Статьи 5 и 6 посвящены соответственно нанесению ран и побоев каким-либо оружием или колом, а также толканию и раздиранию одежды на потерпевшем. Объектами уголовно-правовой охраны по данным статьям являются здоровье, телесная неприкосновенность, а также честь, достоинство и собственность[27].

Статья 7 говорит об изнасиловании замужней женщины либо дочери (видимо незамужней девушки). «Оже пошибает мужеску жену любо дчерь, то князю 40 гривн ветхими кунами, а жене или мужеское дчери 40 гривн ветхими кунами».

8-я статья посвящена оскорблению женщины, совершенному определенным способом – путем срывания повязки с головы. «Оже съгренеть чюжее жене повои с головы или дчери, явится простоволоса, 6 гривн старые за соромъ»[28]. Очевидно, в диспозиции данной статьи определенным образом сочетаются два состава преступления. Во-первых, это оскорбление женщины или девушки, появляться которым принародно без головного убора («с простыми волосами», «опростоволосившимися») было нельзя. А во-вторых, сам способ совершения преступления – принародно, путем срывания повязки (головного убора) содержал элементы хулиганских (грубых озорных) действий.

Первая часть диспозиции статьи 11 запрещает насильственное задержание иностранца, даже если в отношении последнего начато судебное разбирательство. А статья 13 запрещает сажать в погреб (заключать в тюрьму) виновных-должников. Однако в данных статьях, наполовину процессуальных, нет санкций уголовно-материального характера.

Статья 14 карала за попытку изнасилования рабыни штрафом в гривну. В том случае, если изнасилование удавалось – рабыня подлежала освобождению.

Статья 15 предусматривала ответственность за убийство некоторых членов посольств (попов) и заложников (талей). Штраф за такое убийство был таким же высоким, как и за убийство посла – 20 гривен[29].

Следующим договором, содержащим нормы уголовного закона, является Договор Смоленска с Ригою и Готским берегом («Смоленская Правда») 1229 г.
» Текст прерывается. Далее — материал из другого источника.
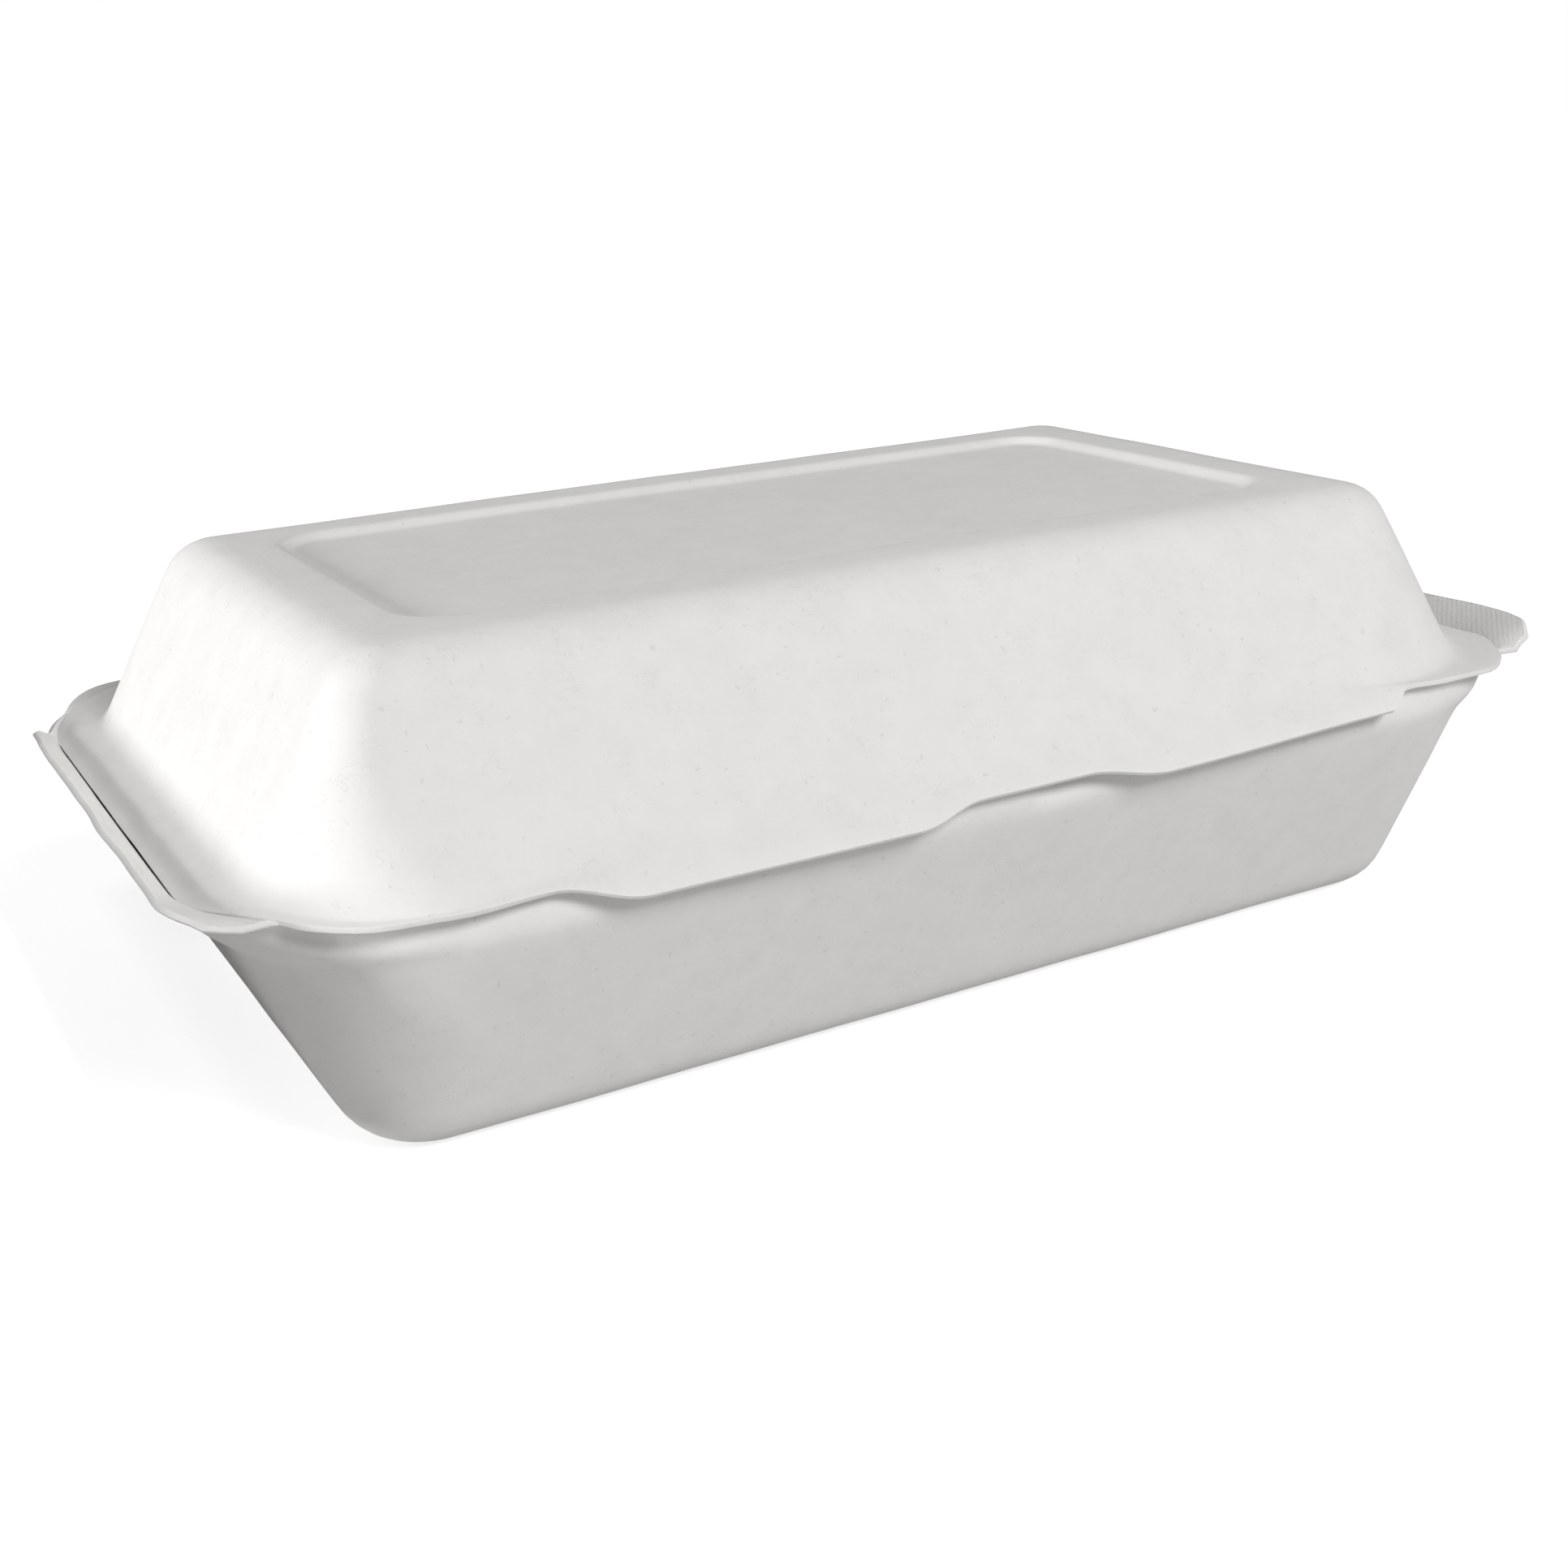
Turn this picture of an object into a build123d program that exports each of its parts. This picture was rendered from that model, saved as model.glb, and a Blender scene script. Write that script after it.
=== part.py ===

Данный договор (Правда) основан, прежде всего, на нормах Русской Правды и вполне четко характеризует развитие уголовного права в период феодальной раздробленности. Вместе с тем, данный договор достаточно наглядно показывает, как национальное уголовное законодательство оказывало серьезное влияние на развитие международного права указанной эпохи.

Первая статья договора предусматривала убийство свободного человека и холопа, а также ответственность за удар холопу. За убийство свободного человека платился штраф в 10 гривен серебра, за убийство холопа гривна серебра, за удар холопу гривна кун[30].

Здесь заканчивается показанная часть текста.